§ Directions
Tally the lines holding the word "bodies" and state the count by itself.

§ Source material
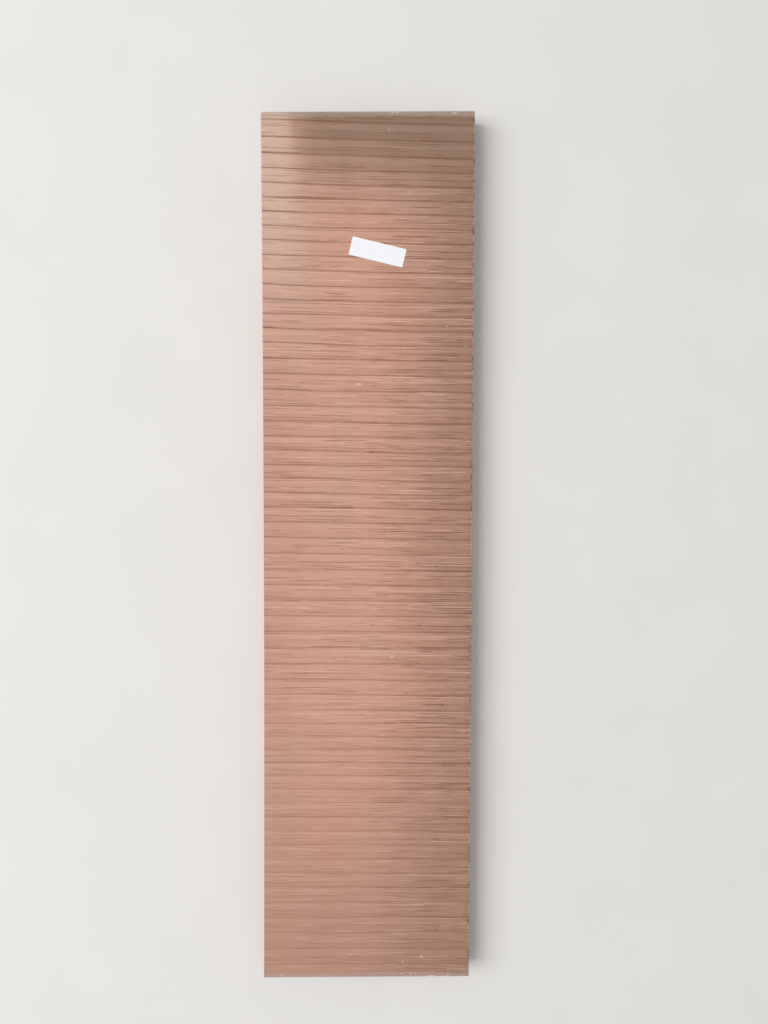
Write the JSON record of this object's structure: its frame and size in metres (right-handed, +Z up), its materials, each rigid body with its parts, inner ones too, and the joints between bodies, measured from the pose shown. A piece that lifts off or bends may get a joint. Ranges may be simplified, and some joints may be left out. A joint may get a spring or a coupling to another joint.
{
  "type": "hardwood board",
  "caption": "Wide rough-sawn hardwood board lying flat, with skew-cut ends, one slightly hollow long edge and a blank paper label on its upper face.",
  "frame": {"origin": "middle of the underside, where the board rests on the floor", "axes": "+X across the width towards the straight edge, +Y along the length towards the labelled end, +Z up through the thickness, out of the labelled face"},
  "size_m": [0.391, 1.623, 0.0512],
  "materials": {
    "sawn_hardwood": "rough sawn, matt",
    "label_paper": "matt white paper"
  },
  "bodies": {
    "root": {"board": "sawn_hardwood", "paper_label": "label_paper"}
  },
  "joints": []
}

§ Solution to this exercise
2